Em marketing dir-se-ia que oferecem physical evidence, um aspecto muito importante a não descurar. Além de que não temos que exigir a toda a gente o mesmo talento e a mesma capacidade para construir histórias e visualizar situações. O Rune procura responder a isto mas de uma forma que dificilmente chegaria a toda a gente. No fundo, o tipo de jogo que o Rune devia ser era uma coisa tipo Descent.

[quote] Tens razão, mas uma pessoa vê tanto ódio no rpg.net a estes dois jogos que acabamos por nos esquecer que vendem mais do que muitos dos jogos estimados por aquele fórum que, no fundo, representa apenas um nicho do mercado. É engraçado que, apesar de toda a teoria narrativista, o mainstream agarra-se tenazmente à componente mais lúdica do RPG.[/quote]

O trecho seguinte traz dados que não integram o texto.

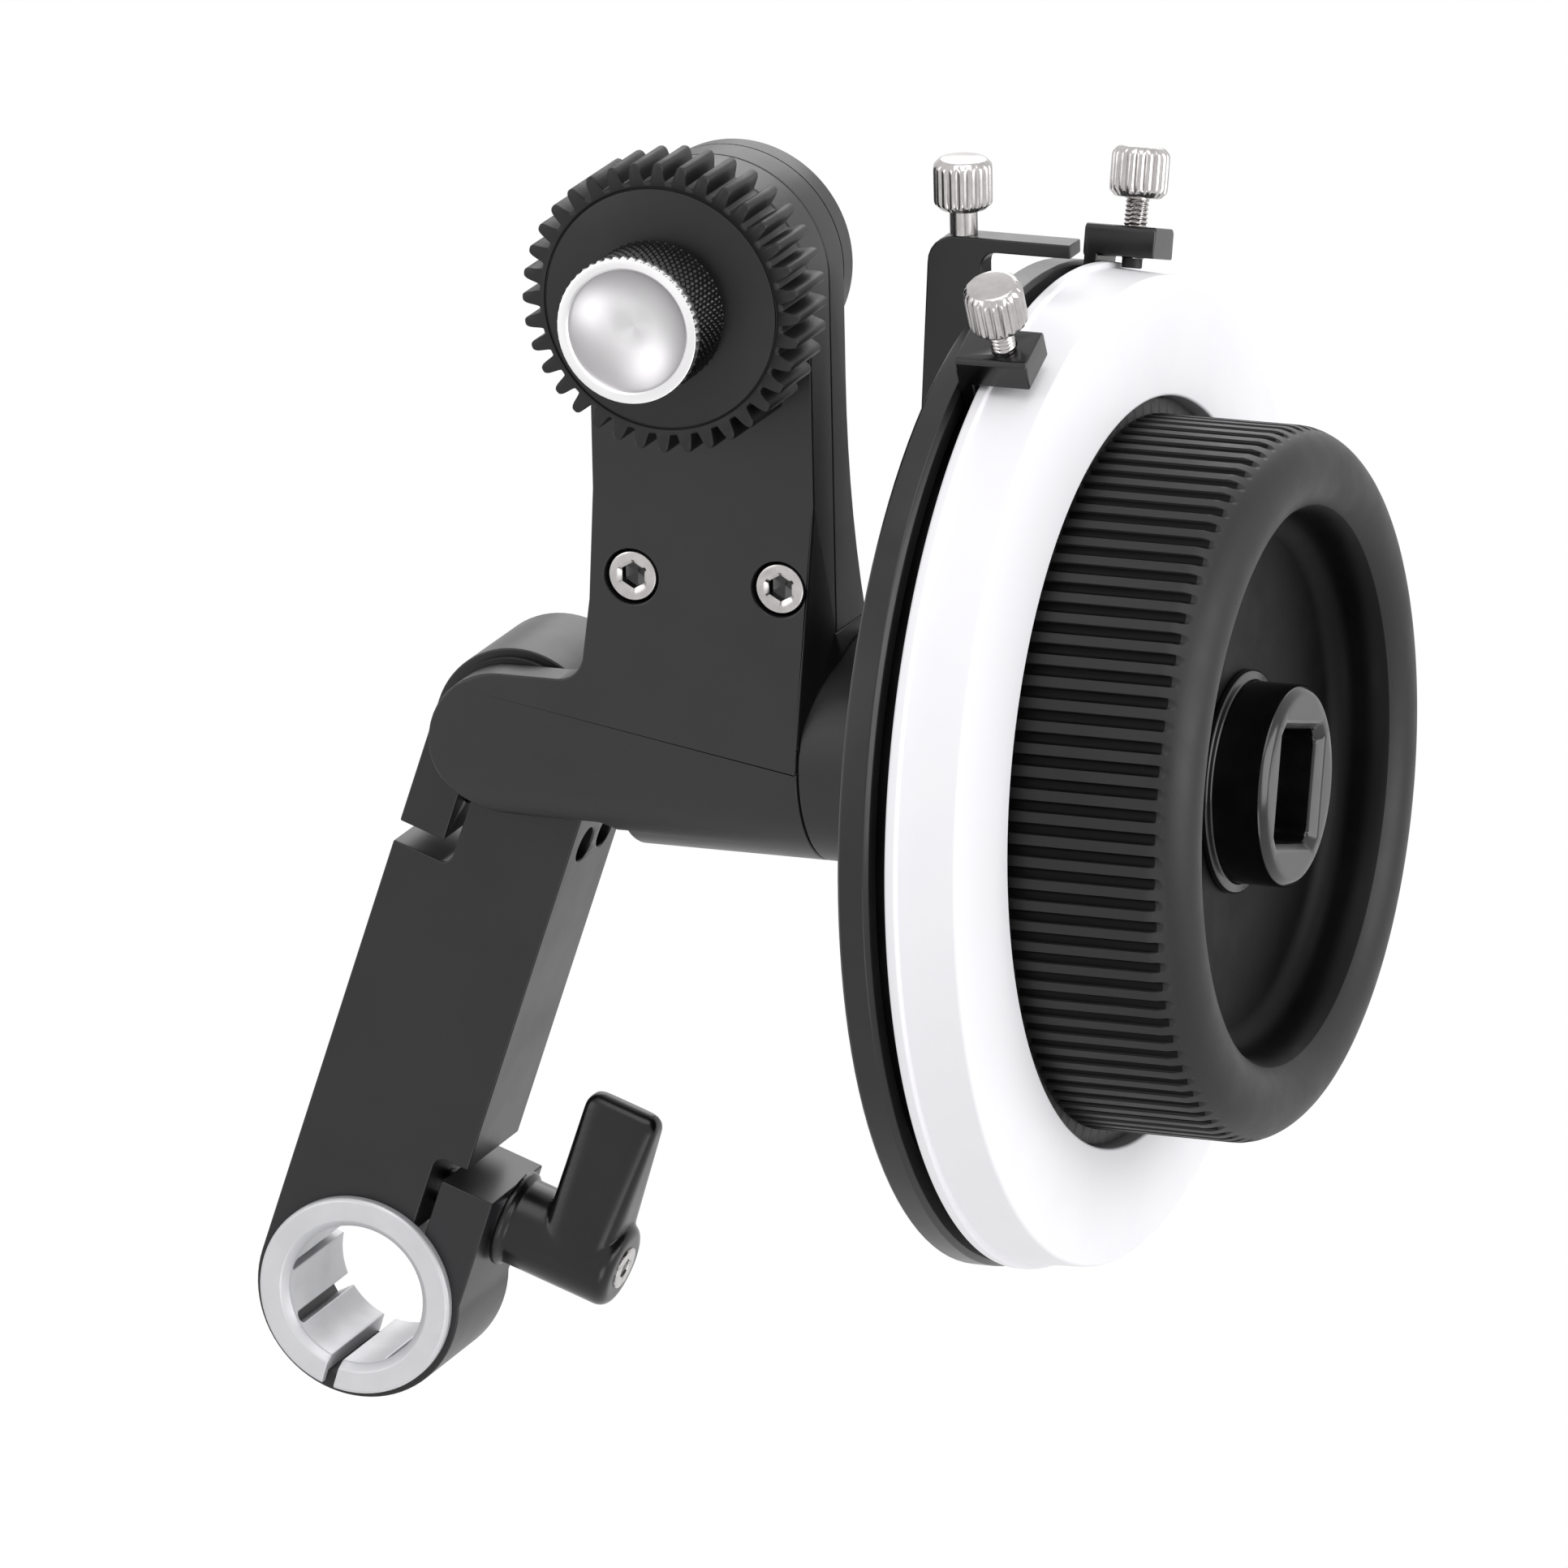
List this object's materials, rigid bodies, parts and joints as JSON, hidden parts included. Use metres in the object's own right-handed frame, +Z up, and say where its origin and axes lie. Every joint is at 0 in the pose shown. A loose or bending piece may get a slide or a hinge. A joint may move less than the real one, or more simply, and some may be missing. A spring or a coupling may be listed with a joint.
{
  "type": "follow focus unit",
  "caption": "Follow focus: a split rod clamp on a swing arm carries a gearbox whose side handwheel, with a white marking disc and hard stops, turns a toothed lens drive gear",
  "frame": {"origin": "centre of the 15 mm rod bore, halfway through the thickness of the swing arm", "axes": "+X along the handwheel axis towards the handwheel; +Y along the support rod, away from the side with the lens gear; +Z up, square to the barrel of the gearbox"},
  "size_m": [0.1153, 0.1036, 0.1407],
  "materials": {
    "arm_anodised": "smooth dark anodised",
    "body_anodised": "satin black bead-blast anodised",
    "silver_anodised": "clear anodised, fine turned",
    "steel": "ground",
    "nickel": "bright nickel plate",
    "polished": "polished",
    "lever_black": "semi-gloss black",
    "knob_black": "gloss black anodised, bright edges",
    "brass_gear": "cut brass",
    "white_plastic": "matte white, written on with a pen",
    "grip_plastic": "matte charcoal, grooved",
    "gear_plastic": "moulded matte black",
    "washer_plastic": "plain",
    "belt_rubber": "moulded"
  },
  "bodies": {
    "arm": {"swing_arm": "arm_anodised", "rod_bush": "silver_anodised", "arm_clamp_screws": "steel"},
    "lever": {"clamp_lever": "lever_black", "lever_stud": "steel", "lever_screw": "steel"},
    "gearbox": {"gearbox_housing": "body_anodised", "rear_cover": "body_anodised", "cover_screws": "nickel", "pivot_washer": "washer_plastic", "pivot_cap": "body_anodised", "pivot_screw": "nickel", "bearing_collar": "body_anodised", "input_bearings": "steel", "bearing_spacer": "silver_anodised", "cross_bearings": "steel", "timing_belt": "belt_rubber", "output_bearings": "steel", "index_bracket": "body_anodised", "index_ring_screw": "steel"},
    "wheel": {"input_shaft": "steel", "mitre_pinion": "steel", "stop_disc": "body_anodised", "marking_disc": "white_plastic", "disc_magnets": "nickel", "handwheel": "grip_plastic", "wheel_screws": "steel", "wheel_hub": "knob_black", "hub_screw": "steel"},
    "cross": {"cross_shaft": "steel", "mitre_gear": "brass_gear", "lower_pulley": "silver_anodised"},
    "output": {"output_shaft": "steel", "upper_pulley": "silver_anodised", "lens_gear": "gear_plastic"},
    "gear_knob": {"retaining_knob": "knob_black", "knob_insert": "polished"},
    "index_thumb": {"index_screw": "nickel"},
    "front_stop": {"front_stop_block": "knob_black"},
    "front_thumb": {"front_stop_screw": "nickel"},
    "rear_stop": {"rear_stop_block": "knob_black"},
    "rear_thumb": {"rear_stop_screw": "nickel"}
  },
  "joints": [
    {"name": "lever_turn", "type": "hinge", "parent": "arm", "child": "lever", "pos_m": [0.00205, 0, 0.01221], "axis": [0.9438, 0, -0.3305], "range_deg": [-45, 120]},
    {"name": "arm_pivot", "type": "hinge", "parent": "arm", "child": "gearbox", "pos_m": [0.0197, 0, 0.06261], "axis": [0, 1, 0], "range_deg": [-60, 25]},
    {"name": "handwheel_spin", "type": "hinge", "parent": "gearbox", "child": "wheel", "pos_m": [0.0197, 0, 0.06261], "axis": [1, 0, 0], "range_deg": [-13.8, 18.5]},
    {"name": "cross_spin", "type": "hinge", "parent": "gearbox", "child": "cross", "pos_m": [0.0429, 0, 0.06261], "axis": [0, 1, 0], "range_deg": [-19, 14.3]},
    {"name": "gear_spin", "type": "hinge", "parent": "gearbox", "child": "output", "pos_m": [0.0429, 0, 0.11411], "axis": [0, 1, 0], "range_deg": [-19, 14.3]},
    {"name": "knob_turn", "type": "hinge", "parent": "output", "child": "gear_knob", "pos_m": [0.0429, -0.0224, 0.11411], "axis": [0, 1, 0], "continuous": true},
    {"name": "index_screw_turn", "type": "hinge", "parent": "gearbox", "child": "index_thumb", "pos_m": [0.0696, -0.00575, 0.11991], "axis": [0, 0, 1], "continuous": true},
    {"name": "front_stop_slide", "type": "hinge", "parent": "wheel", "child": "front_stop", "pos_m": [0.0197, 0, 0.06261], "axis": [1, 0, 0], "range_deg": [0, 120]},
    {"name": "rear_stop_slide", "type": "hinge", "parent": "wheel", "child": "rear_stop", "pos_m": [0.0197, 0, 0.06261], "axis": [1, 0, 0], "range_deg": [-120, 0]},
    {"name": "front_screw_turn", "type": "hinge", "parent": "front_stop", "child": "front_thumb", "pos_m": [0.08025, -0.02261, 0.1134], "axis": [0, -0.4067, 0.9135], "continuous": true},
    {"name": "rear_screw_turn", "type": "hinge", "parent": "rear_stop", "child": "rear_thumb", "pos_m": [0.08025, 0.01533, 0.11605], "axis": [0, 0.2756, 0.9613], "continuous": true}
  ],
  "couplings": [
    {"joint": "cross_spin", "follows": "handwheel_spin", "ratio": -1},
    {"joint": "gear_spin", "follows": "handwheel_spin", "ratio": -1}
  ]
}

Não é uma questão de se agarrar tenazmente, é uma questão de fazer aquilo de que gostam e de que as pessoas gostam. Porque é que haviam de deitar fora as forças do «seu» hóbi? Apenas para se adequarem a umas teorias por vezes patetas, frequentemente desconchavadas e quase sempre mal justificadas e mal pensadas?

O mainstream não se dedica a ser mainstream porque não é capaz de atingir que há algo para além do mainstream. Frequentemente as mesmas pessoas que desenham jogos mainstream exploraram as vias alternativas de forma mais consistente e profunda do que os proponentes do alternativo. O que devia dar que pensar aos fãs do alternativo é porque é que eles fazem aquilo.